● **Stated goal**: Reproduce the material in full, exactly as written.
________________________
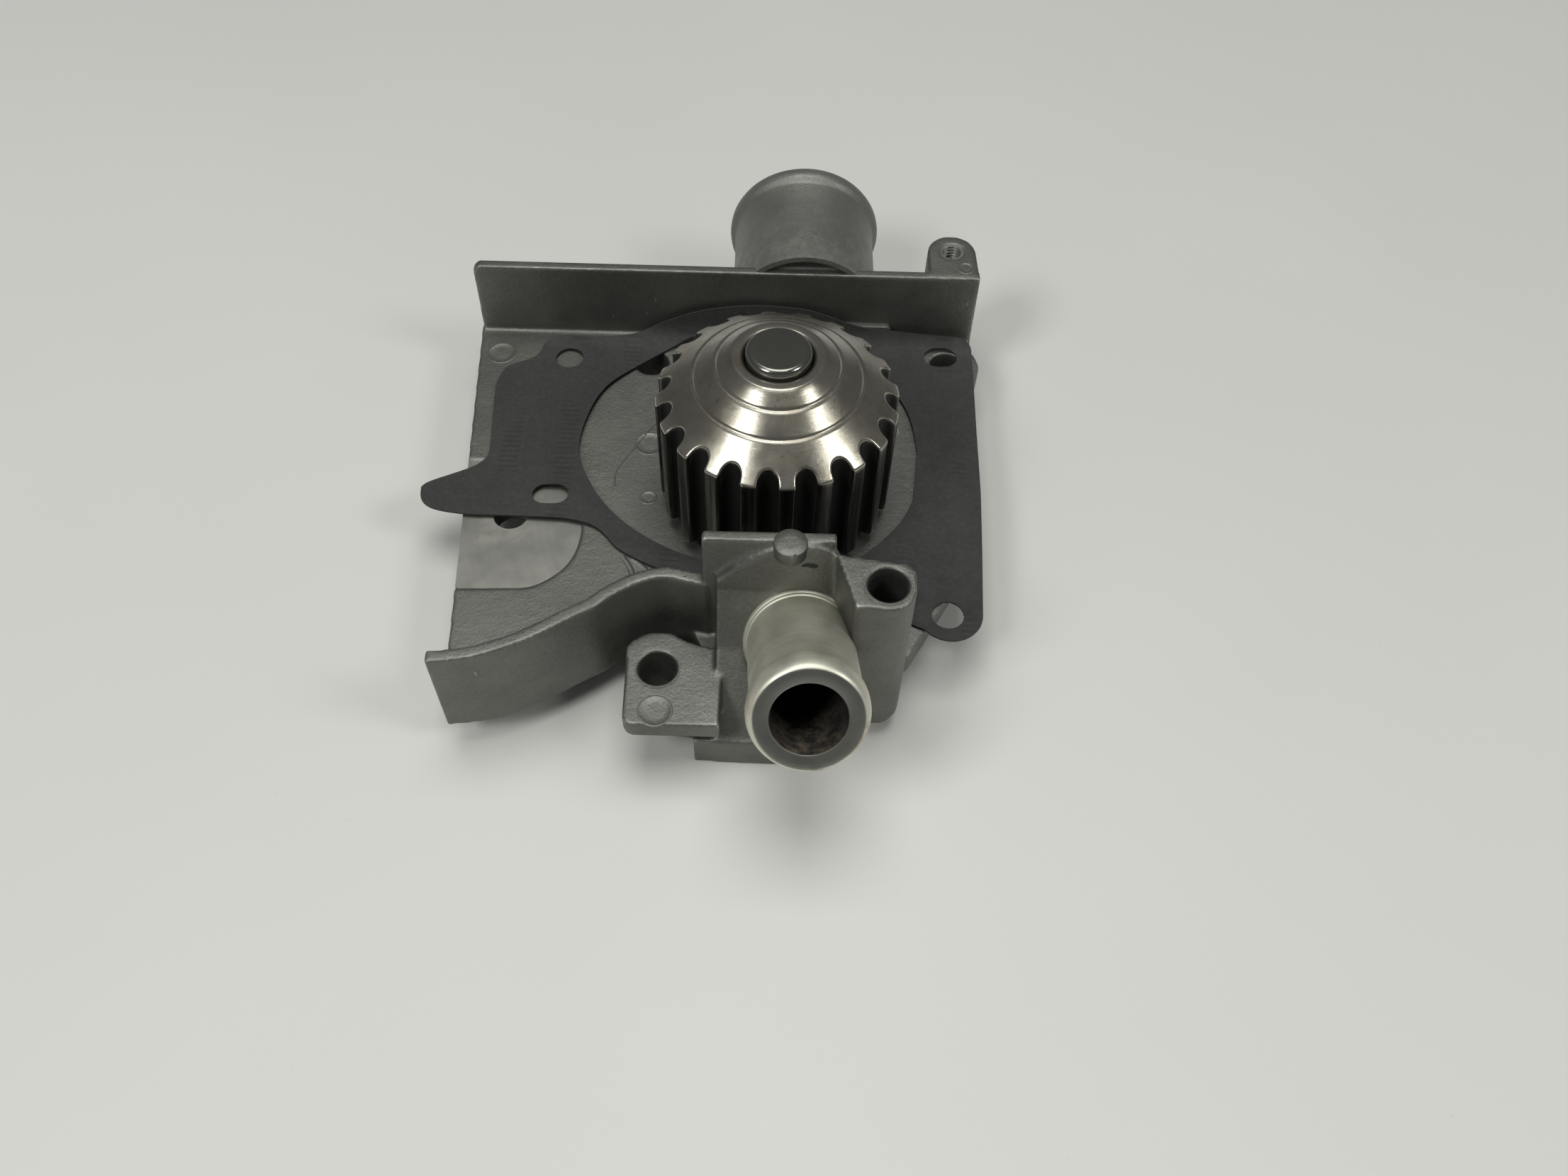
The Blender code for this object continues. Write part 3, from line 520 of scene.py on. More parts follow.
def cast_body():
    guard = smooth(GUARD_FRONT, 6)
    low = BENCH + 0.2
    arch = smooth([(HOOD_LEFT, -11.5), (-7.4, -5.5), (-1.0, -0.9), (4.0, 0.7), (8.6, 0.5), (12.0, -0.9),
                   (14.1, -3.8), (16.5, -9.9), (18.5, -16.8), (21.4, -28.0)], 4)
    hood = [(x, HOOD_FRONT + 0.06 * z, z) for x, z in arch]
    hood += [(x, -43.0, z) for x, z in arch]
    hood += [(x, y, low) for x in (HOOD_LEFT, 21.4) for y in (HOOD_FRONT - 0.9, -43.0)]
    slope = [(x, y, -15.0) for x in (HOOD_LEFT, 18.6) for y in (HOOD_FRONT - 0.7, -43.0)]
    slope += [(HOOD_LEFT, -71.1, low), (8.6, -71.4, low), (HOOD_LEFT, -43.0, low)]
    slope += [(21.4, -43.0, low), (21.4, -50.0, low)]
    ramp = [(x, y, -26.0) for x in (HOOD_LEFT, 20.6) for y in (-53.9, -43.2)]
    ramp += [(x, y, z) for x, y in ((-13.0, -72.0), (9.0, -72.5)) for z in (-43.2, low)]
    ramp += [(20.6, -58.0, low), (20.6, -43.2, low), (HOOD_LEFT, -43.2, low)]
    pad = [*pad_outline(), (-90.0, 8.8), (-90.0, -33.9)]
    wall = [(-85.2, PLATE_BOTTOM + 0.4), (56.6, PLATE_BOTTOM + 0.4), (56.0, WALL_TOP)]
    wall += [(-83.4, WALL_TOP), (-84.8, WALL_TOP - 1.6)]
    joins = [
        prism("flange", flange_outline(), BENCH, PLATE_BOTTOM + 1.0),
        prism("wall", wall, -WALL_BACK, -WALL_FRONT, place=UPRIGHT),
        prism("guard", guard + offset_path(guard, 3.2)[::-1], PLATE_BOTTOM - 0.2, GUARD_TOP),
        box("belt_plate", (-16.4, -45.2, PLATE_BOTTOM + 0.7), (13.7, -42.4, BELT_PLATE_TOP)),
        hull("hood", hood),
        hull("slope", slope),
        hull("ramp", ramp),
        cylinder("collar", 15.0, -41.5, -39.1, place=FRONT_AXIS),
        prism("boss", boss_outline(-57.2), BOSS_BOTTOM, BOSS_TOP, boss_outline(-54.9)),
        prism("lug", lug_outline(), LUG_BOTTOM, LUG_TOP),
        cylinder("lug_column", 6.6, BENCH + 0.3, LUG_TOP - 1.0, *HOLE_LUG),
        prism("ear", ear_outline(), EAR_BOTTOM, WALL_TOP + 0.2),
        box("neck_root", (-10.0, 61.0, BENCH + 0.2), (25.0, 74.0, -30.0)),
        cylinder("rear_tube", 19.6, -36.4, -24.0, place=REAR_AXIS),
    ]
    cuts = [
        cylinder("pocket", POCKET_RADIUS, BENCH - 1.0, -40.2, *POCKET, 96),
        cylinder("core", 15.3, -46.0, 2.0, count=96),
        box("rear_duct", (-8.0, 38.0, BENCH + 2.2), (23.0, 71.0, -40.6)),
        box("front_duct", (-0.6, -60.0, BENCH + 2.2), (13.8, -38.0, -40.6)),
        cylinder("drop", 6.8, -45.0, -27.0, 6.2, -51.2),
        cylinder("neck_seat", 13.6, -39.0, -36.6, place=FRONT_AXIS),
        cylinder("rear_bore", 17.6, -33.0, 4.0, place=REAR_AXIS),
        cylinder("front_bore", 8.5, -44.0, 4.0, place=FRONT_AXIS),
        cylinder("hole_1", 4.7, BENCH - 2.0, 4.0, *HOLE_REAR_LEFT),
        cylinder("hole_2", 4.7, BENCH - 2.0, 4.0, *HOLE_REAR_RIGHT),
        cylinder("hole_3", 4.7, BENCH - 2.0, 4.0, *HOLE_BOSS),
        cylinder("hole_4", 4.7, BENCH - 2.0, 4.0, *HOLE_LUG),
        cylinder("hole_pad", 4.5, PLATE_BOTTOM - 2.0, 4.0, *HOLE_PAD),
        cylinder("hole_ear", 3.1, -26.0, 4.0, *HOLE_EAR),
        prism("pad_recess", pad, PLATE_TOP - PAD_DEPTH, PLATE_TOP + 2.0),
    ]
    sleeve = turned("sleeve", [(18.6, -5.5), (19.4, -38.0), (19.8, -44.2), (15.3, -44.2), (15.3, -5.5)])
    body = prism("cast_body", plate_outline(), PLATE_BOTTOM, PLATE_TOP)
    pocketed = combine_sharp(body, joins, cuts[:1])
    return combine_rounded(pocketed, [sleeve], cuts[1:], VOXEL)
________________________
● **Task output**:
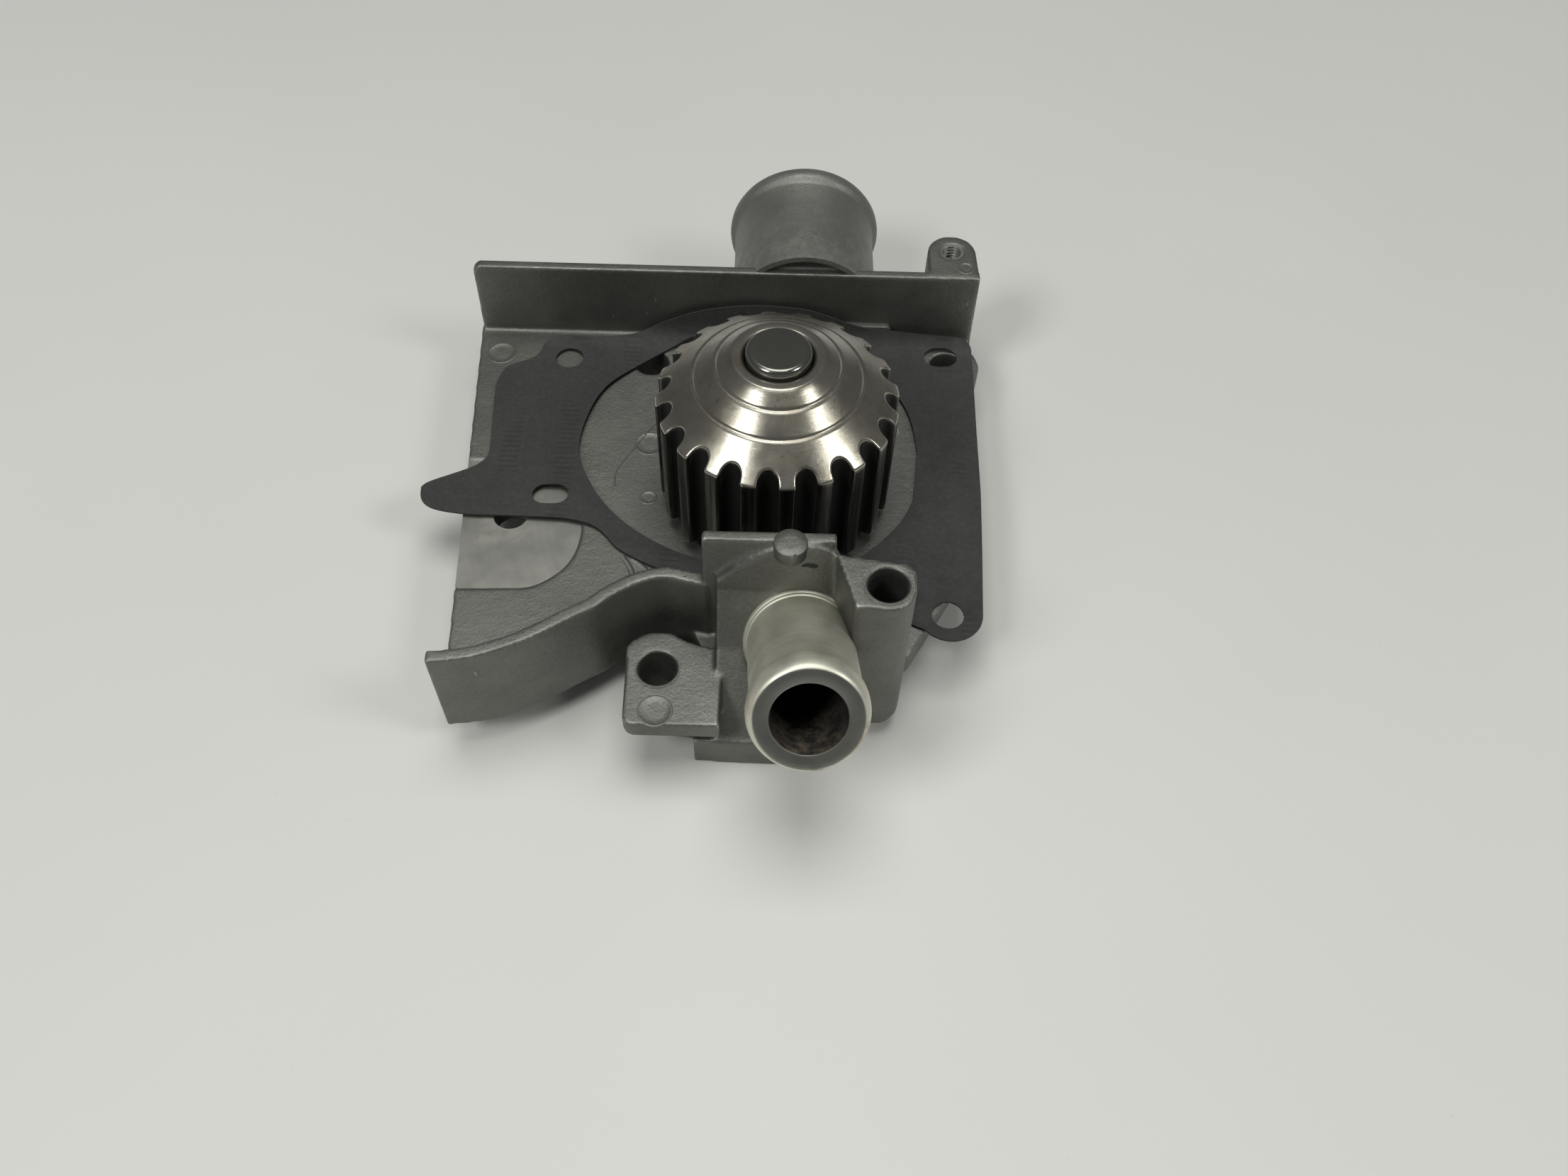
The Blender code for this object continues. Write part 3, from line 520 of scene.py on. More parts follow.
def cast_body():
    guard = smooth(GUARD_FRONT, 6)
    low = BENCH + 0.2
    arch = smooth([(HOOD_LEFT, -11.5), (-7.4, -5.5), (-1.0, -0.9), (4.0, 0.7), (8.6, 0.5), (12.0, -0.9),
                   (14.1, -3.8), (16.5, -9.9), (18.5, -16.8), (21.4, -28.0)], 4)
    hood = [(x, HOOD_FRONT + 0.06 * z, z) for x, z in arch]
    hood += [(x, -43.0, z) for x, z in arch]
    hood += [(x, y, low) for x in (HOOD_LEFT, 21.4) for y in (HOOD_FRONT - 0.9, -43.0)]
    slope = [(x, y, -15.0) for x in (HOOD_LEFT, 18.6) for y in (HOOD_FRONT - 0.7, -43.0)]
    slope += [(HOOD_LEFT, -71.1, low), (8.6, -71.4, low), (HOOD_LEFT, -43.0, low)]
    slope += [(21.4, -43.0, low), (21.4, -50.0, low)]
    ramp = [(x, y, -26.0) for x in (HOOD_LEFT, 20.6) for y in (-53.9, -43.2)]
    ramp += [(x, y, z) for x, y in ((-13.0, -72.0), (9.0, -72.5)) for z in (-43.2, low)]
    ramp += [(20.6, -58.0, low), (20.6, -43.2, low), (HOOD_LEFT, -43.2, low)]
    pad = [*pad_outline(), (-90.0, 8.8), (-90.0, -33.9)]
    wall = [(-85.2, PLATE_BOTTOM + 0.4), (56.6, PLATE_BOTTOM + 0.4), (56.0, WALL_TOP)]
    wall += [(-83.4, WALL_TOP), (-84.8, WALL_TOP - 1.6)]
    joins = [
        prism("flange", flange_outline(), BENCH, PLATE_BOTTOM + 1.0),
        prism("wall", wall, -WALL_BACK, -WALL_FRONT, place=UPRIGHT),
        prism("guard", guard + offset_path(guard, 3.2)[::-1], PLATE_BOTTOM - 0.2, GUARD_TOP),
        box("belt_plate", (-16.4, -45.2, PLATE_BOTTOM + 0.7), (13.7, -42.4, BELT_PLATE_TOP)),
        hull("hood", hood),
        hull("slope", slope),
        hull("ramp", ramp),
        cylinder("collar", 15.0, -41.5, -39.1, place=FRONT_AXIS),
        prism("boss", boss_outline(-57.2), BOSS_BOTTOM, BOSS_TOP, boss_outline(-54.9)),
        prism("lug", lug_outline(), LUG_BOTTOM, LUG_TOP),
        cylinder("lug_column", 6.6, BENCH + 0.3, LUG_TOP - 1.0, *HOLE_LUG),
        prism("ear", ear_outline(), EAR_BOTTOM, WALL_TOP + 0.2),
        box("neck_root", (-10.0, 61.0, BENCH + 0.2), (25.0, 74.0, -30.0)),
        cylinder("rear_tube", 19.6, -36.4, -24.0, place=REAR_AXIS),
    ]
    cuts = [
        cylinder("pocket", POCKET_RADIUS, BENCH - 1.0, -40.2, *POCKET, 96),
        cylinder("core", 15.3, -46.0, 2.0, count=96),
        box("rear_duct", (-8.0, 38.0, BENCH + 2.2), (23.0, 71.0, -40.6)),
        box("front_duct", (-0.6, -60.0, BENCH + 2.2), (13.8, -38.0, -40.6)),
        cylinder("drop", 6.8, -45.0, -27.0, 6.2, -51.2),
        cylinder("neck_seat", 13.6, -39.0, -36.6, place=FRONT_AXIS),
        cylinder("rear_bore", 17.6, -33.0, 4.0, place=REAR_AXIS),
        cylinder("front_bore", 8.5, -44.0, 4.0, place=FRONT_AXIS),
        cylinder("hole_1", 4.7, BENCH - 2.0, 4.0, *HOLE_REAR_LEFT),
        cylinder("hole_2", 4.7, BENCH - 2.0, 4.0, *HOLE_REAR_RIGHT),
        cylinder("hole_3", 4.7, BENCH - 2.0, 4.0, *HOLE_BOSS),
        cylinder("hole_4", 4.7, BENCH - 2.0, 4.0, *HOLE_LUG),
        cylinder("hole_pad", 4.5, PLATE_BOTTOM - 2.0, 4.0, *HOLE_PAD),
        cylinder("hole_ear", 3.1, -26.0, 4.0, *HOLE_EAR),
        prism("pad_recess", pad, PLATE_TOP - PAD_DEPTH, PLATE_TOP + 2.0),
    ]
    sleeve = turned("sleeve", [(18.6, -5.5), (19.4, -38.0), (19.8, -44.2), (15.3, -44.2), (15.3, -5.5)])
    body = prism("cast_body", plate_outline(), PLATE_BOTTOM, PLATE_TOP)
    pocketed = combine_sharp(body, joins, cuts[:1])
    return combine_rounded(pocketed, [sleeve], cuts[1:], VOXEL)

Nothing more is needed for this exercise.